The BTC price increases by 50% each halvening, and the user Tx fees make up the difference in lost miner income.

Results: Similar results as previously in that miner growth stagnates. If the price of BTC or the Tx fees drop below these values then miners leave.

The BTC price increases by 50% each halvening, the user Tx fees make up the difference in lost miner income, and the blocksize is increased to 4MB (SegWit turns it into 8MB for rough calculations)

Results: Miner growth stagnates. As long as the BTC price continues increasing it bears the majority of the miner income incentivization, but user fees will still continue to increase. Any downturn in the price will negatively affect miner income or transaction fees.

Blocksize increased to 4MB (8MB with SegWit). 50% BTC price increase each halvening. Mining hashrate continues growing by ~1EX per halvening, and those new miners are paid the same income as 2021 miners so existing miners income is not diluted.

Results: Mining ecosystem continues growing at today's rate. Transaction fees continuously get more expensive over time and quickly becomes the primary source of miner income. However, if transaction fees ever drop below these levels then miner income drops, and miners leave.

Blocksize increased to 4MB (8MB with SegWit). BTC price doubles each halvening. Mining hashrate continues growing by ~1EX per halvening, and those new miners are paid the same income as existing 2021 miners so existing miners income is not diluted.

Results: Mining ecosystem continues growing at today's rate. Transaction fees continuously get more expensive over time. Coinbase rewards still play a major role in miner income, so if the BTC price ever drops it will have an equivalent affect on miner income unless fees increase to compensate. Transaction fees will eventually become the primary force behind miner income, but if fees ever drop below the trend line then miner income will also drop, and miners leave.

Summary

BTC, even with small blocksize increases, requires that fees continually rise over time to compensate for the falling coinbase reward that occurs every 4 years (the halvening).

If the price of BTC climbs exponentially then the fees required to use the network stay 'low', but even something like $3 per transaction excludes most people in the world from ever using it.
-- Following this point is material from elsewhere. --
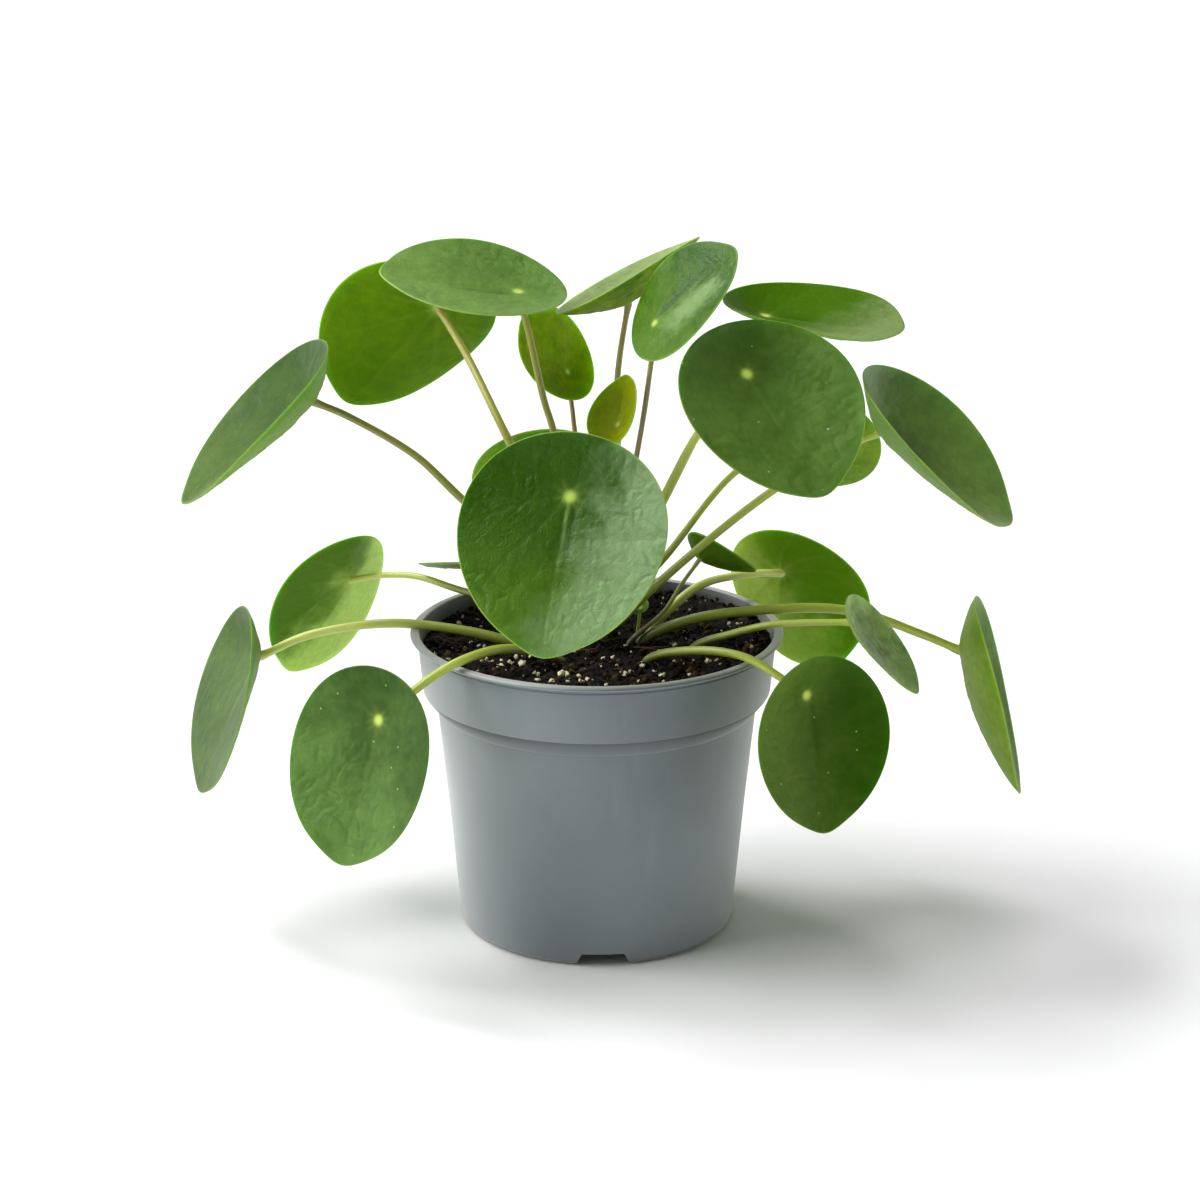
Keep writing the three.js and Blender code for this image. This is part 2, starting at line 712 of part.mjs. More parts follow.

Those who can afford those high of fees will also not be incentivized to use it when cheaper options let them do the same thing for cheaper.

Current blocksize is 32MB. Assume 128MB by 2024, then 4x each additional halvening. Same price as we started with for BTC, and doesn't change, to show direct comparison of the networks economics in the same situation.

Results: Even with a static token price the fees from user adoption sustains miner income after a critical number of transactions occurs. The more users of the network there are the lower the fees become while sustaining the (stagnating) miner ecosystem.

Current blocksize is 32MB. Assume 128MB by 2024, then 4x each additional halvening. BCH price doubles each halvening.

Results: The BCH price almost fully subsidizes the (stagnating) miners and transaction fees are less than $0.00001. In 2040 if the BCH price were to fall 99% the network would still sustain the miners if transaction fees increased to $0.024

Current blocksize is 32MB. Assume 128MB by 2024, then 4x each additional halvening. BCH price increases by 50% each halvening. Mining hashrate continues growing by ~1EX per halvening, and those new miners are paid the same income as existing 2021 miners so existing miners income is not diluted.

Results: Miner ecosystem continues growing as it has been. Transaction fees trend lower as the network gets more use. In 2040 if the price of BCH falls 99% the network will continue to grow the mining ecosystem if the fees remain at $0.08.

Current blocksize is 32MB. Assume 128MB by 2024, then 4x each additional halvening. BCH price doubles each halvening. Mining hashrate continues growing by ~1EX per halvening, and those new miners are paid the same income as existing 2021 miners so existing miners income is not dilluted.

Results: Miner ecosystem continues growing as it has been. Transaction fees trend lower as the network gets more use. In 2040 if the price of BCH falls 99% the network will continue to grow the mining ecosystem if the fees remain at $0.07.

Summary

BCH shows a clear trend: more usage equals lower fees. By 2040 this would require blocks 4GB in size, which equates to roughly 19,500 transactions per second. This would require, using the linked data above:

  • 590GB of storage space per day

  • 273Mbit internet (assuming 1 download + 3 uploads)

My home computer can handle that today, granted the data storage would be costly. Luckily storing the entire blockchain history is not required by all nodes, and more improvements are being made to this over time. The real barrier to this scaling plan is CPU processing and software which has been addressed in other articles. (See 1GB Block Tests (2017) and 3000 TPS on BCH (2019) for examples.)

Conclusion

The point of this data is to show that BTC and BCH each have an obvious trend that exists due to their different economic designs.

BTC

  • Requires that transaction fees continuously increase over time.

  • 'Low' fees requires that the BTC price increase exponentially and never falls below that curve.

  • If required to rely on the coin price then the networks performance/usability becomes vulnerable to price fluctuations, including potential chain death scenarios due to massive price drops.

BCH

  • Requires that adoption increases until a critical mass of usage occurs.

  • The more the network is used the cheaper transaction fees become.

  • The larger the network grows the more self-sustaining it becomes, so even massive price drops have a negligible effect on the networks performance and usability.

Which design looks better to you?

In a few decades when the reward gets too small, the transaction fee will become the main compensation for nodes.  I'm sure that in 20 years [2028] there will either be very large transaction volume or no volume.